■ SET PROBLEM: Among the entries below, extract exactly the lines that run from the one with "round(shape.volume / 1000, 1))" through the one with "cad_parts[node].hide_render = cad_parts[node].hide_viewport", both ends included.

■ DATA IN THIS EXERCISE:
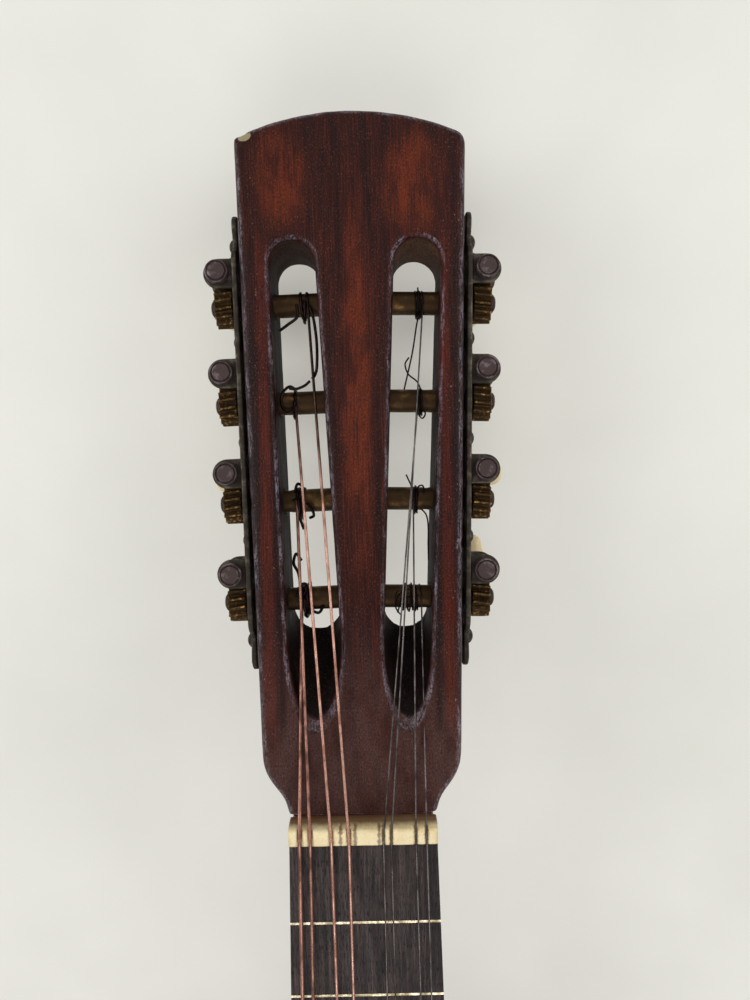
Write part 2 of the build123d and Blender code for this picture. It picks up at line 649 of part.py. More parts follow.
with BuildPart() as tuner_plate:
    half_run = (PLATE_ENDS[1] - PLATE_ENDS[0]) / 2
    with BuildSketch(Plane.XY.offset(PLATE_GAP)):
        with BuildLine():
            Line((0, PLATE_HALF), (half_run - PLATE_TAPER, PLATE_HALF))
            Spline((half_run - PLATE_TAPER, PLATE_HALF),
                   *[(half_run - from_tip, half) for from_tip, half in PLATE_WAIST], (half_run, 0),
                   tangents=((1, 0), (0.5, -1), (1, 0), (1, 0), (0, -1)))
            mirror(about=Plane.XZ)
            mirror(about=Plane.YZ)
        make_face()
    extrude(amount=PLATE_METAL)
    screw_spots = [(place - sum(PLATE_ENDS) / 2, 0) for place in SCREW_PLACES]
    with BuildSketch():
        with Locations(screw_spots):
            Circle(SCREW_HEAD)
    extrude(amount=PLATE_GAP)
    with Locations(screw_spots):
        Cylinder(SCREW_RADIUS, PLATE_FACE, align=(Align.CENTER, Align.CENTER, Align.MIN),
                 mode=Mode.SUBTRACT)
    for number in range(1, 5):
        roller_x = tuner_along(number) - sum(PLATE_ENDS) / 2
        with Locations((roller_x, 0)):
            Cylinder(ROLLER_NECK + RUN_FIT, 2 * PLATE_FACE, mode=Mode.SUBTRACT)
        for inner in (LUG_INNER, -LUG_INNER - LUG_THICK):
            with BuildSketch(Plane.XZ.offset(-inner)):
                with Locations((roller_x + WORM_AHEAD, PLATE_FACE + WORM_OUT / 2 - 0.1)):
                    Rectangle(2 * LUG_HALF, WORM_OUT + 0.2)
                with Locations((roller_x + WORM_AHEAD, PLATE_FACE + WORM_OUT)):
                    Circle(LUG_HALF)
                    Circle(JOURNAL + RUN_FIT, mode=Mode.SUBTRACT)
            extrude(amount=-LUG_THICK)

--

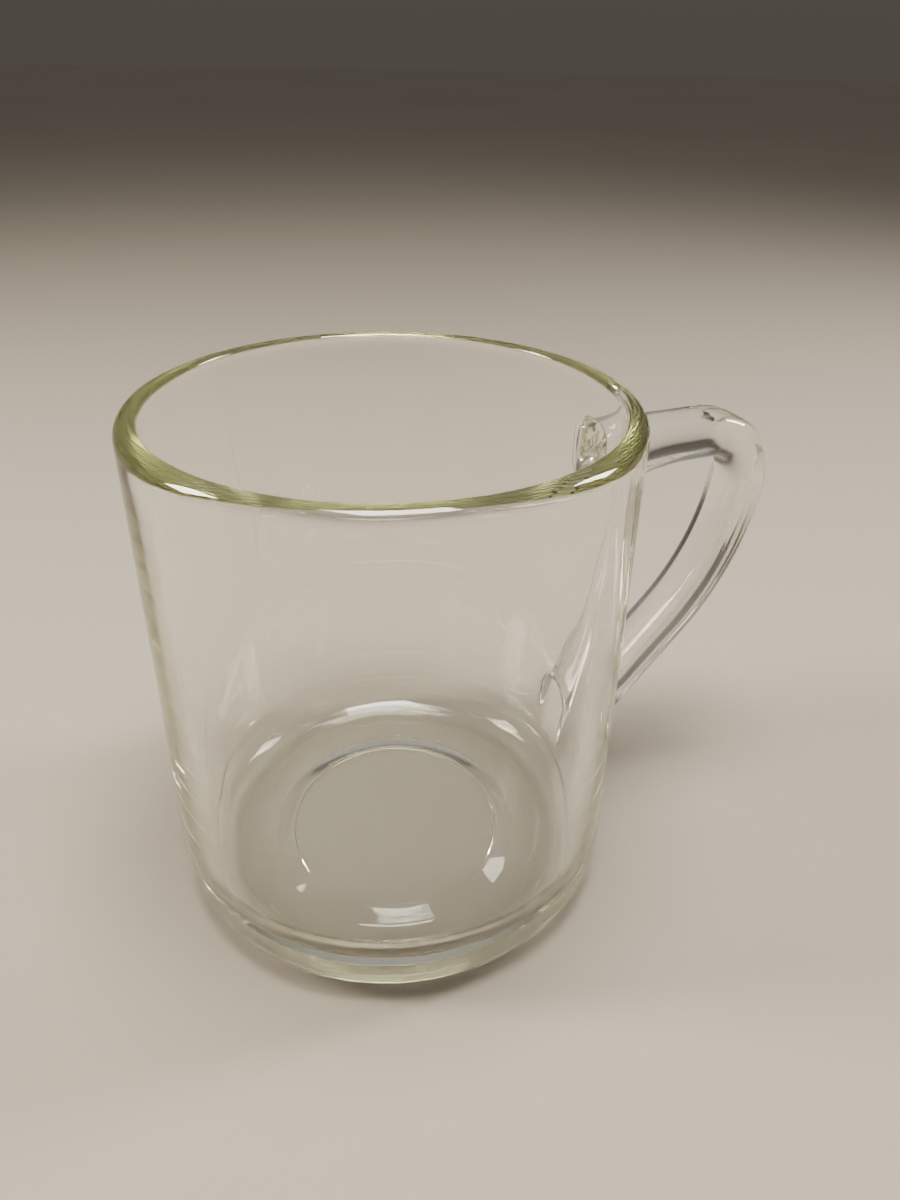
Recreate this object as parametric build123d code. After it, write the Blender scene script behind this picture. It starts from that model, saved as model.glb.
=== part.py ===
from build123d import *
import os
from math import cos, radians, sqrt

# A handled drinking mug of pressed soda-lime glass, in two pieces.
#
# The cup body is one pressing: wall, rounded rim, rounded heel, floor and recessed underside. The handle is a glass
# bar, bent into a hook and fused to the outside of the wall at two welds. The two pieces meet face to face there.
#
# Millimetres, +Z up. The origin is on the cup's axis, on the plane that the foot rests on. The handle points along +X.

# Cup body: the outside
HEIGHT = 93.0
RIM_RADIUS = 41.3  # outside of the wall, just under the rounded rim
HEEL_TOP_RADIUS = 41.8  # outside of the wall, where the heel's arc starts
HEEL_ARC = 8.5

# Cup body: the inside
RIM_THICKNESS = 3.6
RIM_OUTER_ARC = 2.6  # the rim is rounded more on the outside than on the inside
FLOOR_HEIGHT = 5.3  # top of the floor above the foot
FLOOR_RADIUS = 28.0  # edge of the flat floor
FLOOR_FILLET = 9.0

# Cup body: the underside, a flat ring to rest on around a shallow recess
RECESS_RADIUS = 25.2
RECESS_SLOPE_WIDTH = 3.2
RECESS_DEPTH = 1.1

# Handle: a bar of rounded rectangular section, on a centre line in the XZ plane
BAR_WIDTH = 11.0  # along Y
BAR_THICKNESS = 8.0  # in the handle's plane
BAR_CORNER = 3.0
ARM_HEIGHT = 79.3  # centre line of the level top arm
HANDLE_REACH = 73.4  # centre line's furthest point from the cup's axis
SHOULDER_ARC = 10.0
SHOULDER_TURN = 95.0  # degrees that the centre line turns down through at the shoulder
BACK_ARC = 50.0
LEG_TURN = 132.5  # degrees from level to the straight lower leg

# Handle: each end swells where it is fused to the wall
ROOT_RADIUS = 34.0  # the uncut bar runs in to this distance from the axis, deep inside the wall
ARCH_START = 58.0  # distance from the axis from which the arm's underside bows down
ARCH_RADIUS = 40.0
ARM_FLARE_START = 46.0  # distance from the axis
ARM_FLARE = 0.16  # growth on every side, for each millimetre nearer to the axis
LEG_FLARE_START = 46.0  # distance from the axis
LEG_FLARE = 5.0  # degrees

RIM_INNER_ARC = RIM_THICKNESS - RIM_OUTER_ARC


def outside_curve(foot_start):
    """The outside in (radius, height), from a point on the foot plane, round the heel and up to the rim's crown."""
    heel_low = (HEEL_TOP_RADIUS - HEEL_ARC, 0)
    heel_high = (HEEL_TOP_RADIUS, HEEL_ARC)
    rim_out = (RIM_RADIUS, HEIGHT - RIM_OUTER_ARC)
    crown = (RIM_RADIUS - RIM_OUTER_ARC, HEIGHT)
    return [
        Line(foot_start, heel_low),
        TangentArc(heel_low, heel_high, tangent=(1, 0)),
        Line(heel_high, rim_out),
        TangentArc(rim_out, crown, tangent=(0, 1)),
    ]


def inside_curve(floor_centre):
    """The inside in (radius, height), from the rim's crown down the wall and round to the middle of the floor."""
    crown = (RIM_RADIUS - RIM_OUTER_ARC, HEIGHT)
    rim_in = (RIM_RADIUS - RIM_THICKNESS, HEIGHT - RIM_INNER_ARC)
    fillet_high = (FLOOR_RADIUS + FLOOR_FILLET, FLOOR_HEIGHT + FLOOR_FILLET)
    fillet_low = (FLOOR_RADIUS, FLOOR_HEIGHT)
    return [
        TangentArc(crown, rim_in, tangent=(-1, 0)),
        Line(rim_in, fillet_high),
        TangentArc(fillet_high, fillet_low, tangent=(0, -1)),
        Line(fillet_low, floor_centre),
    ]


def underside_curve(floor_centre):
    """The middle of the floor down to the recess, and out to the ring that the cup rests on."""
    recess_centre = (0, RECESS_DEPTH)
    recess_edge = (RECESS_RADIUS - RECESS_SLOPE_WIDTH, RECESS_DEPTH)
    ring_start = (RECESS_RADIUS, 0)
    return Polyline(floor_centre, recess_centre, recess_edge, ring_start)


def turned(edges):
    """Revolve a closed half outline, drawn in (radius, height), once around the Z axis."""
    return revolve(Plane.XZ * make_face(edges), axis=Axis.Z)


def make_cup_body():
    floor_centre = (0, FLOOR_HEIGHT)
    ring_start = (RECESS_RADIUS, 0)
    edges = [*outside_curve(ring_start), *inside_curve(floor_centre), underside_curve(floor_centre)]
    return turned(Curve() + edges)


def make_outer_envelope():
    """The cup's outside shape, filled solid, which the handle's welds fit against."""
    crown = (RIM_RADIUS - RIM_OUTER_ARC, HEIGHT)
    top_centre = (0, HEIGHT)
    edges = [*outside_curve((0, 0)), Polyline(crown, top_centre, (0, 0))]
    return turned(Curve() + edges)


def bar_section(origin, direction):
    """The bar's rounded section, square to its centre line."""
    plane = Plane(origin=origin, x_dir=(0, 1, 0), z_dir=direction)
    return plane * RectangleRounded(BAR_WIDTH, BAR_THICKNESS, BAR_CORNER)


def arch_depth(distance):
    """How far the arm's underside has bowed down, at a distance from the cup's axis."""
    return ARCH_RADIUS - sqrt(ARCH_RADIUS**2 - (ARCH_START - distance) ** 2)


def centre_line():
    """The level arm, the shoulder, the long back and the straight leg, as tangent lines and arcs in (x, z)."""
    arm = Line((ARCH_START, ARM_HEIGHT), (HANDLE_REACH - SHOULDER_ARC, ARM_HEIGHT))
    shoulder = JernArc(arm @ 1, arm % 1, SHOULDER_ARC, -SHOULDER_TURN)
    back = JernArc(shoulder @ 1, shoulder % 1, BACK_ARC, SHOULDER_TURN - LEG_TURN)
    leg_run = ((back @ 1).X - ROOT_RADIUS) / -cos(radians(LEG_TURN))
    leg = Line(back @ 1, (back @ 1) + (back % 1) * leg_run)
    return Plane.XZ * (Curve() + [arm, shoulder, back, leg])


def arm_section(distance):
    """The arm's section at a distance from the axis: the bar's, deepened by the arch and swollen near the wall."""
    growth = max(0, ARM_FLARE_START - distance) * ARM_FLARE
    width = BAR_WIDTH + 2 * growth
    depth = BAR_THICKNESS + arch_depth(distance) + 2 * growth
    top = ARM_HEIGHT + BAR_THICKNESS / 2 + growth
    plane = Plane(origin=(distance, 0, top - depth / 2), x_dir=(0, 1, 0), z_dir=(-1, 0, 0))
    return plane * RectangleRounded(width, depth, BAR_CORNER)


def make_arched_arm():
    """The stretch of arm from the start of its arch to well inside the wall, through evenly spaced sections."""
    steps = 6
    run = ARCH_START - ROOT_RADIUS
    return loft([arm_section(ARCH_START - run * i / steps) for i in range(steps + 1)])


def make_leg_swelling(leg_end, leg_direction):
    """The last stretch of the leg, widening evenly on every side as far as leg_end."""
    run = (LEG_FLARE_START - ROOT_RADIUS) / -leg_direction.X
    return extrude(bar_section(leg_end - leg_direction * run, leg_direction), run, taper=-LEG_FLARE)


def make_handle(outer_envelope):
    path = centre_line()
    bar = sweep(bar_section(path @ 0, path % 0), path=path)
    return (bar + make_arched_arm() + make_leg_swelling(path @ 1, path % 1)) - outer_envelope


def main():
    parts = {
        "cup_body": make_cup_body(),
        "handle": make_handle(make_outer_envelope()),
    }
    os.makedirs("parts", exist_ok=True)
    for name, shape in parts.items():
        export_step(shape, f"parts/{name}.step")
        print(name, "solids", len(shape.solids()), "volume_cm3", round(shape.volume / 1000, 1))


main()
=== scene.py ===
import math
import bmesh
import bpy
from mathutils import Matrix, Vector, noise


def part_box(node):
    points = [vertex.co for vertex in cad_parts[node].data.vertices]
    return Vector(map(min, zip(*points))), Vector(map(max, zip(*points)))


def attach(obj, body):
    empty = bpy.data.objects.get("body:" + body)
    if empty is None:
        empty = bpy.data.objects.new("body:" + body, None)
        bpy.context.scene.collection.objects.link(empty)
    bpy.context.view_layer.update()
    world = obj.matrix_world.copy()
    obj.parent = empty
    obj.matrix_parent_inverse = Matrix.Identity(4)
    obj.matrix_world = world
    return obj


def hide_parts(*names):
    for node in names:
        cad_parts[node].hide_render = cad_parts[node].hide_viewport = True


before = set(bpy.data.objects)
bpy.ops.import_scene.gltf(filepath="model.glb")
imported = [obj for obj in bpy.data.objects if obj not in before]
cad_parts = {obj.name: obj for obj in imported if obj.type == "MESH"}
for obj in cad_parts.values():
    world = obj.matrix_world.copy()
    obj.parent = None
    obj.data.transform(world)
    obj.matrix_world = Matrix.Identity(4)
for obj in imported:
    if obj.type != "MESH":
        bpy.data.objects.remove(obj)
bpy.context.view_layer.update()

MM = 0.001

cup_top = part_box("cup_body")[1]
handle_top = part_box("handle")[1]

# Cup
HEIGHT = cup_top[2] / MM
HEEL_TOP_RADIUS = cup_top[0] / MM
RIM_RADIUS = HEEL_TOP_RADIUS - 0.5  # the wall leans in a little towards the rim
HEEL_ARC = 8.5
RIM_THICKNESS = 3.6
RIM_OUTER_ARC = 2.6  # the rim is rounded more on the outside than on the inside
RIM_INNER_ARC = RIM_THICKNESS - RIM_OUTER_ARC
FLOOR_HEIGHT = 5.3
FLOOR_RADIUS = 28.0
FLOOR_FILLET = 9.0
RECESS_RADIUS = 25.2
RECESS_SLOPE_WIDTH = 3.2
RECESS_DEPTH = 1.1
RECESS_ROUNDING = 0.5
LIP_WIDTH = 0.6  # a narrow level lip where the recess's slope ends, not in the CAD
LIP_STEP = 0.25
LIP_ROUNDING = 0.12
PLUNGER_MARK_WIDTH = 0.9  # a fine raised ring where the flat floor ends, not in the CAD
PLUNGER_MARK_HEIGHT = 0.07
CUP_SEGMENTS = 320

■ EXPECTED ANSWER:
        print(name, "solids", len(shape.solids()), "volume_cm3", round(shape.volume / 1000, 1))


main()
=== scene.py ===
import math
import bmesh
import bpy
from mathutils import Matrix, Vector, noise


def part_box(node):
    points = [vertex.co for vertex in cad_parts[node].data.vertices]
    return Vector(map(min, zip(*points))), Vector(map(max, zip(*points)))


def attach(obj, body):
    empty = bpy.data.objects.get("body:" + body)
    if empty is None:
        empty = bpy.data.objects.new("body:" + body, None)
        bpy.context.scene.collection.objects.link(empty)
    bpy.context.view_layer.update()
    world = obj.matrix_world.copy()
    obj.parent = empty
    obj.matrix_parent_inverse = Matrix.Identity(4)
    obj.matrix_world = world
    return obj


def hide_parts(*names):
    for node in names:
        cad_parts[node].hide_render = cad_parts[node].hide_viewport = True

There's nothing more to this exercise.